→ **Set task**
Copy out each line of the material below with no changes.

→ **Dataset content**

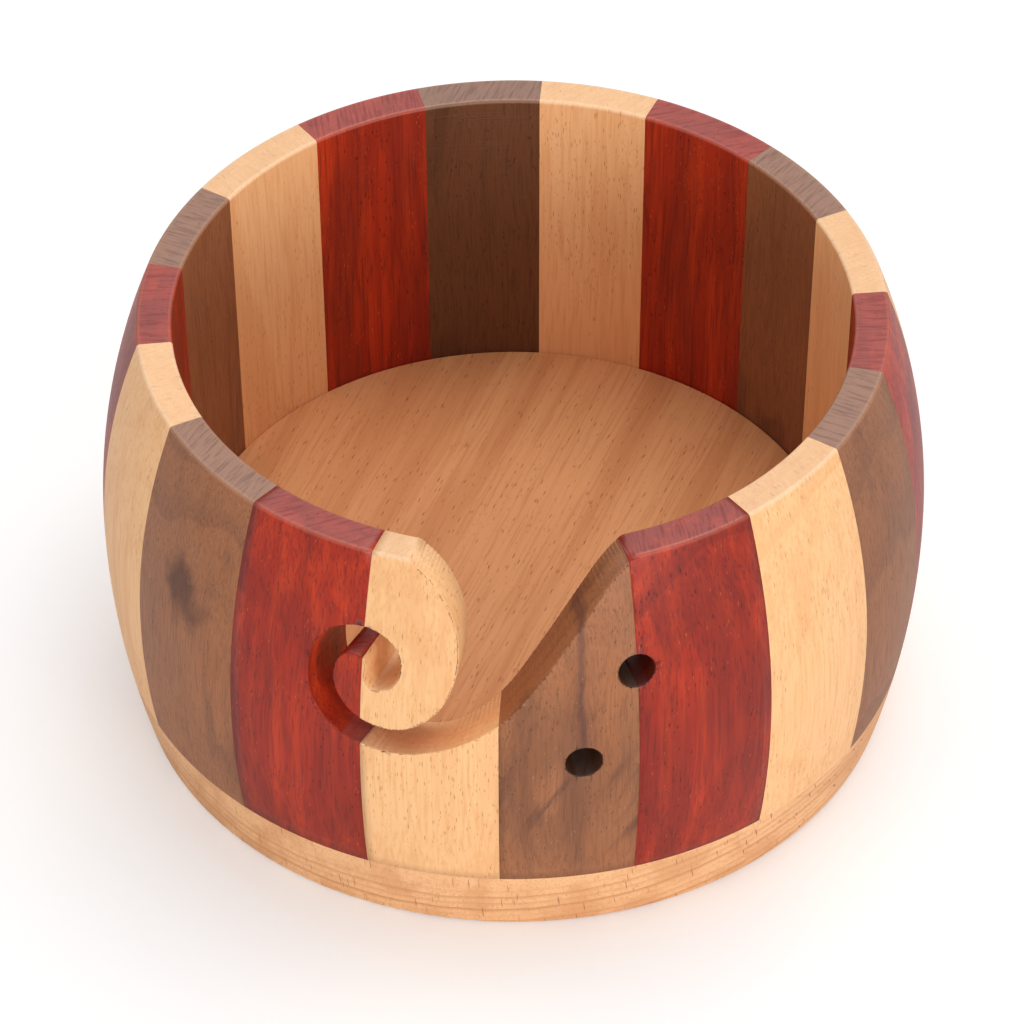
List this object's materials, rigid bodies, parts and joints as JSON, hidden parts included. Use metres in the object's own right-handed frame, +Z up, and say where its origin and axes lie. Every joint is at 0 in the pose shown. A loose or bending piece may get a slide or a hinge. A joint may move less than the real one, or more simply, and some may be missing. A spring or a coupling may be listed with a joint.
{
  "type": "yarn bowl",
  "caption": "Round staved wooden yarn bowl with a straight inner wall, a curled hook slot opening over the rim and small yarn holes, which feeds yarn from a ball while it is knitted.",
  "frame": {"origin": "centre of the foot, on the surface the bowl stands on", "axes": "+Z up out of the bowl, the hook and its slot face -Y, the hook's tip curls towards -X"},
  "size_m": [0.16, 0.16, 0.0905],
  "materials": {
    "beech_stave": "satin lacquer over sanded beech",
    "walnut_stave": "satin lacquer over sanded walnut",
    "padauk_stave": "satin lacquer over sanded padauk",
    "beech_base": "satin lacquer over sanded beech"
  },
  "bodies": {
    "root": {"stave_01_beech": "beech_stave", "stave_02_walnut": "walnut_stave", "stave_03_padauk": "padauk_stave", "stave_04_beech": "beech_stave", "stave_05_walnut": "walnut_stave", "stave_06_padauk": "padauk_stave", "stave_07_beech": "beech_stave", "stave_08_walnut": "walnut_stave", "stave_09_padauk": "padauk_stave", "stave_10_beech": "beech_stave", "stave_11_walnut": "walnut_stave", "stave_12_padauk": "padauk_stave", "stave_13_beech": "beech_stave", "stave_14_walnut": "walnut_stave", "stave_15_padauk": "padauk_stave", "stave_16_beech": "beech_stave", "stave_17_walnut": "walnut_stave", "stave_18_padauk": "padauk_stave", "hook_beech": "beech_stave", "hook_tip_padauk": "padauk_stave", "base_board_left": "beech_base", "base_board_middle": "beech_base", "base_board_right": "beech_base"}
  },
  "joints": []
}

→ **Answer to the task**
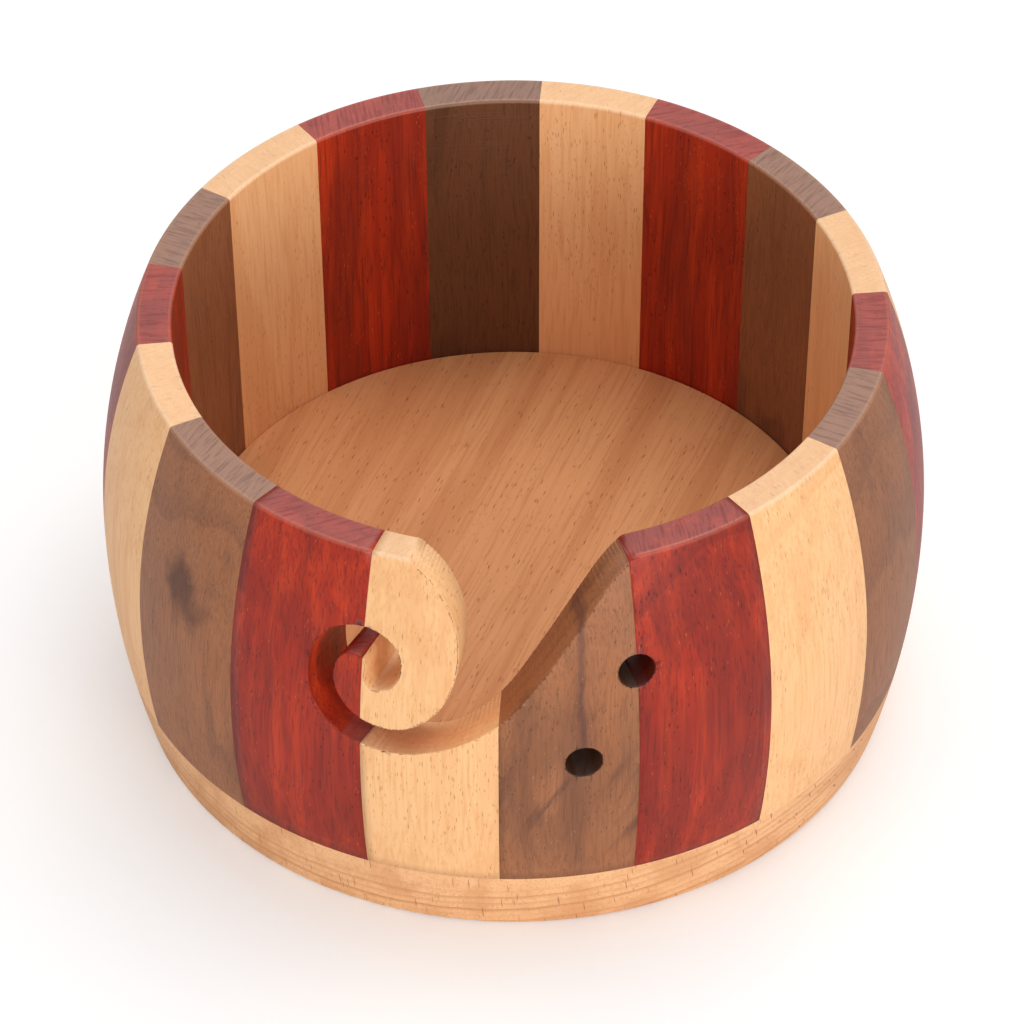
List this object's materials, rigid bodies, parts and joints as JSON, hidden parts included. Use metres in the object's own right-handed frame, +Z up, and say where its origin and axes lie. Every joint is at 0 in the pose shown. A loose or bending piece may get a slide or a hinge. A joint may move less than the real one, or more simply, and some may be missing. A spring or a coupling may be listed with a joint.
{
  "type": "yarn bowl",
  "caption": "Round staved wooden yarn bowl with a straight inner wall, a curled hook slot opening over the rim and small yarn holes, which feeds yarn from a ball while it is knitted.",
  "frame": {"origin": "centre of the foot, on the surface the bowl stands on", "axes": "+Z up out of the bowl, the hook and its slot face -Y, the hook's tip curls towards -X"},
  "size_m": [0.16, 0.16, 0.0905],
  "materials": {
    "beech_stave": "satin lacquer over sanded beech",
    "walnut_stave": "satin lacquer over sanded walnut",
    "padauk_stave": "satin lacquer over sanded padauk",
    "beech_base": "satin lacquer over sanded beech"
  },
  "bodies": {
    "root": {"stave_01_beech": "beech_stave", "stave_02_walnut": "walnut_stave", "stave_03_padauk": "padauk_stave", "stave_04_beech": "beech_stave", "stave_05_walnut": "walnut_stave", "stave_06_padauk": "padauk_stave", "stave_07_beech": "beech_stave", "stave_08_walnut": "walnut_stave", "stave_09_padauk": "padauk_stave", "stave_10_beech": "beech_stave", "stave_11_walnut": "walnut_stave", "stave_12_padauk": "padauk_stave", "stave_13_beech": "beech_stave", "stave_14_walnut": "walnut_stave", "stave_15_padauk": "padauk_stave", "stave_16_beech": "beech_stave", "stave_17_walnut": "walnut_stave", "stave_18_padauk": "padauk_stave", "hook_beech": "beech_stave", "hook_tip_padauk": "padauk_stave", "base_board_left": "beech_base", "base_board_middle": "beech_base", "base_board_right": "beech_base"}
  },
  "joints": []
}